In the operation of the filter a layer of diatomite, called the precoat, is formed on a filter cloth or screen. The filtration is performed by this fine porous layer of diatomite, not by the filter septum itself. The main purpose of the filter septum is to form a framework on which to build the filter cake that actually does the work. The porous precoat of diatomite allows free flow of the water but traps the particles of dirt as the water flows through.

Only after the precoat is in place is the swimming pool water circulated through the filter. As the water passes through the precoat, suspended solids are screened out. usually, there are enough suspended solids in the water to plug the tiny openings in the surface of the precoat, causing too rapid pressure increases and decreasing flow rates. For this reason, most pools can be operated more satisfactorily by intermittently or continuously feeding a small amount of additional diatomite. This operation is call the body or slurry feed. In this procedure, fine porous, freely filtering cake is built up. The precoat feeder must be large enough to deliver an initial charge of two ounces of diatomite per square foot of filter are. The body feeder must have the capacity to deliver 1 - 4 ounces per 1,000 gallons of water recirculated per day.

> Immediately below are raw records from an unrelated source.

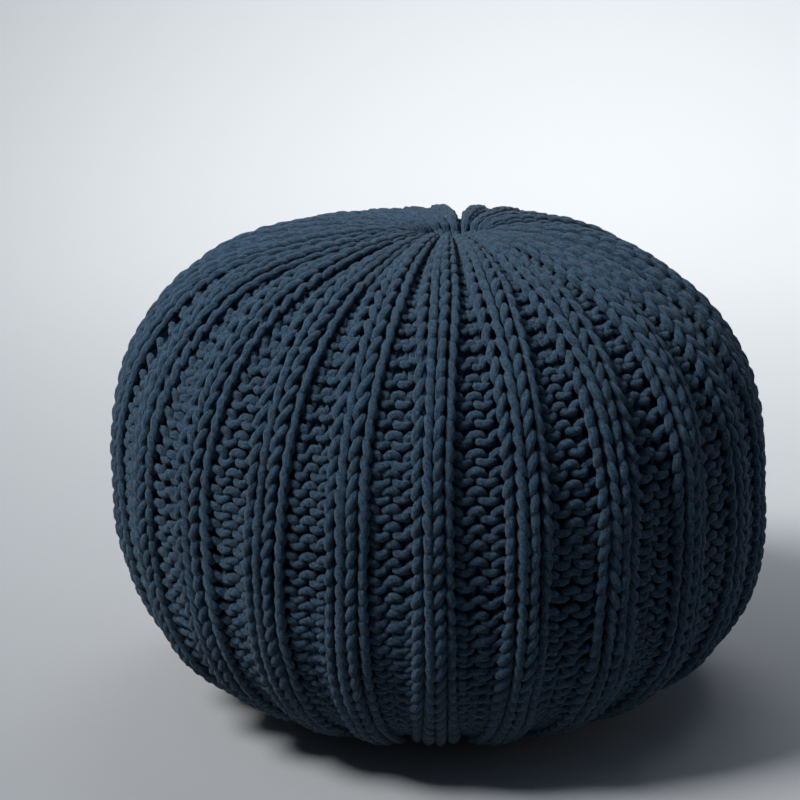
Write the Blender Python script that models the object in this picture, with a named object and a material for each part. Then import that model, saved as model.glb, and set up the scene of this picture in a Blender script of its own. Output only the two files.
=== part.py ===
"""Round knitted pouf ottoman.

One filled body in a two-by-two rib, drawn together at its crown and pressed flat where it stands.
Metres, +Z up, with the origin in the middle of the footprint, on the floor.
"""
import math
import random
from collections import namedtuple

import bmesh
import bpy
from mathutils import Vector

# The body's outline: two quarter ovals that meet at the waist, its widest place.
BODY_RADIUS = 0.250
CROWN_RISE = 0.182
FOOT_DROP = 0.195
CROWN_FULLNESS = 2.56
FOOT_FULLNESS = 2.70
FLATTENED_BY = 0.003
WAIST_HEIGHT = FOOT_DROP - FLATTENED_BY

# The filling has slumped: above the waist the body bulges to one side, and below it to the other.
SLUMP = 0.036

# Ribs: two knit columns stand up as a ridge, and two purl columns lie back between ridges.
RIBS = 24
FIRST_RIB_TURN = -0.03
KNIT_WIDTH = 0.032
KNIT_SHARE_MOST = 0.86
RELIEF = 0.008
RELIEF_PER_PITCH = 0.26
CREST_UNEVEN = 0.0008
WIDTH_UNEVEN = 0.06

# One rib in section. Across runs over the ridge or over the valley, and depth is a share of the relief.
RibPoint = namedtuple("RibPoint", "place across depth")
RIB_SECTION = (
    RibPoint("ridge", 0.08, 0.40),
    RibPoint("ridge", 0.27, 0.00),
    RibPoint("ridge", 0.50, 0.22),
    RibPoint("ridge", 0.73, 0.00),
    RibPoint("ridge", 0.92, 0.40),
    RibPoint("valley", 0.15, 1.00),
    RibPoint("valley", 0.50, 0.85),
    RibPoint("valley", 0.85, 1.00),
)

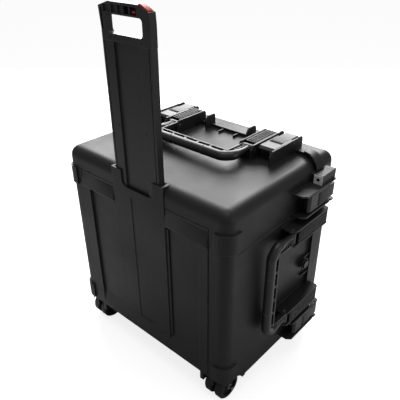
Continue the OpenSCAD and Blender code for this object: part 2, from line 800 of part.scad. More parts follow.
module bush(n) color(steel) difference() {
    bar_x(wheel_x[n], axle_y, axle_z, 8, wheel_w + 0.6);
    bar_x(wheel_x[n], axle_y, axle_z, axle_r + fit, wheel_w + 2);
}

module wheel_1_tyre() tyre(0);
module wheel_1_hub() hub(0);
module wheel_1_bush() bush(0);
module wheel_2_tyre() tyre(1);
module wheel_2_hub() hub(1);
module wheel_2_bush() bush(1);
module wheel_3_tyre() tyre(2);
module wheel_3_hub() hub(2);
module wheel_3_bush() bush(2);
module wheel_4_tyre() tyre(3);
module wheel_4_hub() hub(3);
module wheel_4_bush() bush(3);

centred() tub();
centred() lid();
centred() lid_seal();
centred() hinge_pins();
centred() tub_padlock_plates();
centred() lid_padlock_plates();
centred() valve_body();
centred() valve_seal();
centred() valve_nut();
centred() valve_knob();
centred() rubber_feet();
centred() latch_1_lever();
centred() latch_1_claw();
centred() latch_2_lever();
centred() latch_2_claw();
centred() latch_3_lever();
centred() latch_3_claw();
centred() latch_4_lever();
centred() latch_4_claw();
centred() latch_5_lever();
centred() latch_5_claw();
centred() latch_6_lever();
centred() latch_6_claw();
centred() latch_pins();
centred() top_handle();
centred() right_handle();
centred() left_handle();
centred() handle_pins();
centred() sleeve();
centred() sleeve_screws();
centred() pull_panel();
centred() grip_head();
centred() grip_screws();
centred() release_button();
centred() button_spring();
centred() release_link();
centred() push_rods();
centred() right_lock_bolt();
centred() left_lock_bolt();
centred() right_housing();
centred() left_housing();
centred() housing_screws();
centred() axles();
centred() wheel_1_tyre();
centred() wheel_1_hub();
centred() wheel_1_bush();
centred() wheel_2_tyre();
centred() wheel_2_hub();
centred() wheel_2_bush();
centred() wheel_3_tyre();
centred() wheel_3_hub();
centred() wheel_3_bush();
centred() wheel_4_tyre();
centred() wheel_4_hub();
centred() wheel_4_bush();
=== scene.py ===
import json
import math

import bmesh
import bpy
from mathutils import Matrix, Vector

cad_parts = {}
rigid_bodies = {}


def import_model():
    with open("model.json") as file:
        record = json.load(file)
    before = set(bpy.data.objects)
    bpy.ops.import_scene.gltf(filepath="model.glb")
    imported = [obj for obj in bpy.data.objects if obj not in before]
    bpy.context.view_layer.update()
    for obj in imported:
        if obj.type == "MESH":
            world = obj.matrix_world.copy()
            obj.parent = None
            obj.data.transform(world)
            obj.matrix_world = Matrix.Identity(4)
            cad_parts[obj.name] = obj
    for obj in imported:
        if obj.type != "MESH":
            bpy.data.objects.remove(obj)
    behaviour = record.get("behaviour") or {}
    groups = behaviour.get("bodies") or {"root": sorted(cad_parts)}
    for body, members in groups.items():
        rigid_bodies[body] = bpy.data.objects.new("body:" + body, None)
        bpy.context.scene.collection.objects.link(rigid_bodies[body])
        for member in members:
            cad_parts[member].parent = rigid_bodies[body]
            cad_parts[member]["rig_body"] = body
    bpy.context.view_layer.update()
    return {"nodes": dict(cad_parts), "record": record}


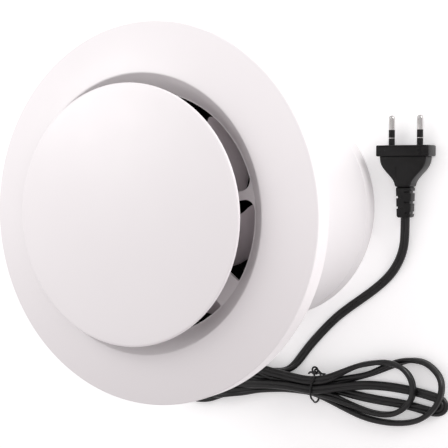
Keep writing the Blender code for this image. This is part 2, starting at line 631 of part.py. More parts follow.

Although high filtration rates can be achieved with these filters, the higher rates give short filter cycles. The compromise in the cost of filter units with that of power, labour and filter aids is a filtration rate of 11/2 to maximum of three gallons per square foot per minute, with backwash rates of 10-12 gallons per minute per square foot.

The circulating water cannot be shut off and on indiscriminately on these filters otherwise the filter cake may fall off the septum and when started up again some of the filter aid and dirt may pass trough before the water pressure binds the filter aid to the septum again.